The procedurally relevant comparison: Vickers’s 2024 board paired the §54957 noticing with a §54957.1(b) written report-out when action was taken, and the minutes secretary corrected the verbal-vs-written discrepancy on record. Whether the current board’s recurring §54957 noticings produce an equivalent §54957.1(b) written report-out at the May 12, 2026 termination vote — and whether any same-meeting correction of the verbal “no report out” statements has occurred — is the load-bearing question and the recoverable next step against the closed-session-minutes capture.
What’s still open
§54957 permits closed-session personnel discussion; §54957.1 requires report-out only for certain categories of actions actually taken in closed session. A recurring item that produced no reportable action across multiple meetings is not itself a §54957.1 violation. A recurring item that produced action without report-out would be. The corpus does not adjudicate which characterization fits each of the first five meetings — minute-level analysis of report-out compliance against the closed-session recordings is the recoverable next step.
A separate notice question turns on the May 12, 2026 special meeting: California Government Code §54956 requires 24 hours’ notice for special meetings, and FUEL and Pauling reference less-than-24-hour notice. The actual notice-posting timestamp is not yet captured.
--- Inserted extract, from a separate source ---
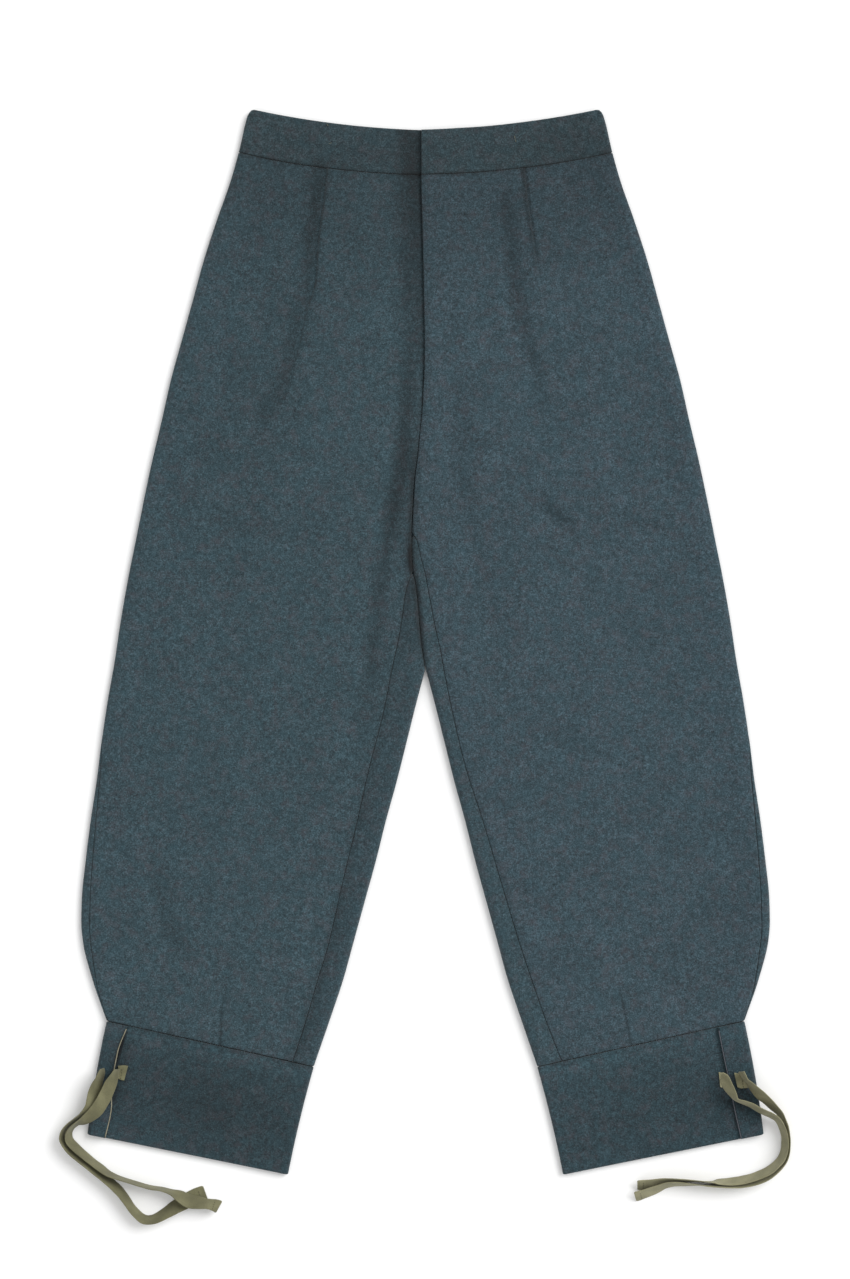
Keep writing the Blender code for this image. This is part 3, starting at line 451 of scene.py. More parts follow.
# Pressed pleats, and the short darts above the cuffs on the same line: (y, x, height of the step)
PLEAT = {
    -1: ((475, -99.1, 1.6), (447, -101.8, 2.0), (402, -107.8, 2.0), (361, -110.8, 1.7),
         (330, -119.8, 1.2), (290, -128.8, 0.8), (257, -136.8, 0.5), (210, -159.8, 0.2),
         (150, -172.0, 0.0), (-200, -192.0, 0.0), (-326, -196.9, 0.0), (-363, -201.5, 0.0),
         (-402, -205.6, 0.0)),
    1: ((475, 99.7, 1.2), (446, 102.4, 1.6), (413, 107.4, 1.6), (376, 112.3, 1.1),
        (345, 118.2, 0.6), (300, 125.2, 0.3), (240, 135.2, 0.1), (150, 160.0, 0.0),
        (-200, 182.0, 0.0), (-337, 191.8, 0.0), (-371, 199.1, 0.0), (-402, 205.8, 0.0)),
}
PLEAT_STEP = 2.4
PLEAT_RAISE = 1.15
PLEAT_FADE = 26.0
DART_TOP = -322.0
DART_DEPTH = 0.45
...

The clearest single load-bearing artifact for the substantive Brown Act question is the April 9, 2026 on-record exchange where Trustee Kelly asked Board President Morgan why the item was on every agenda. Morgan stated she “thought it had always been on there” and was corrected on the record by Trustee Malczewski. Whether that exchange resolves the procedural question, or merely surfaces it, depends on the verbatim capture — listed in Open questions.